Conceding defeat on state radio, Gayoom said that he would give his "full support and cooperation" to Nasheed taking power.
"I thank the people of the Maldives for allowing me to serve them for 30 years," he added.
Thousands of Nasheed supporters drove around the capital Male waving their yellow flags as others embraced at a beachfront promenade where young people had camped for days to drum up support for his campaign.
"This is spontaneous joy," said one, Aishath Aniya.
Fathimath Niusha, a 27-year-old school teacher, said she was thrilled with the change of leadership.
"I want to see how it will be under a new president," Niusha said. "All my life, it had been under Gayoom."
Gayoom had failed to win an outright victory in the first round of voting three weeks ago, prompting a run-off against the charismatic Nasheed, 41, a former Amnesty International "prisoner of conscience."
Nasheed, a political moderate, has promised to root out corruption, improve health care and communications to remote islands, cut state spending and turn the lavish presidential palace into the first university in the country.
The Maldives, a liberal Sunni Muslim nation of 1,192 coral islands and some 300,000 people, has never had multi-party elections before.

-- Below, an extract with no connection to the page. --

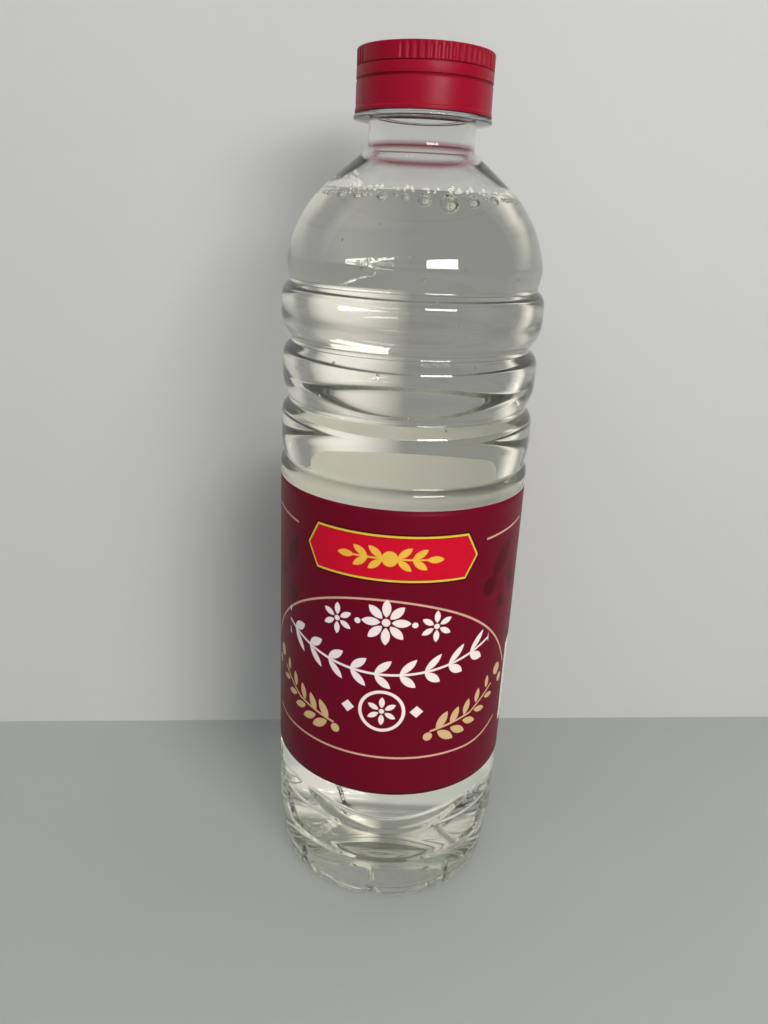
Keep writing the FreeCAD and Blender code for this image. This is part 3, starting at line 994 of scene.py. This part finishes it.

Until a few years ago, anyone declaring an intention to seek high office would be banished to an uninhabited island.
The elections followed Gayoom's promise to bring political freedoms to the archipelago in the wake of pro-democracy protests and mounting international pressure.
Despite its popularity as an exotic holiday destination for the rich, the country is beset with corruption, an acute housing shortage and a serious drug problem said to affect one in three youngsters.
Forty percent of the population earns less than a dollar a day, and social discord led to religious extremism and an attack on tourists last year, which in turn prompted a tough crackdown on suspected Islamic extremists.
Anti-government protests erupted into riots in 2003 following the death in custody of a young man held on a drug charge.
The unrest galvanized pro-democracy activists to rally around Nasheed.
In the cramped island capital Male, most voters said they simply wanted to see a new face in charge.
Local journalist Ibrahim Mohamed, 20, said he campaigned for two years to topple Gayoom as young people were fed up with his autocratic rule.
"It is really the young people who made this happen," Mohamed said. "I was arrested and locked up three times in the past two years. I was determined to work for a change."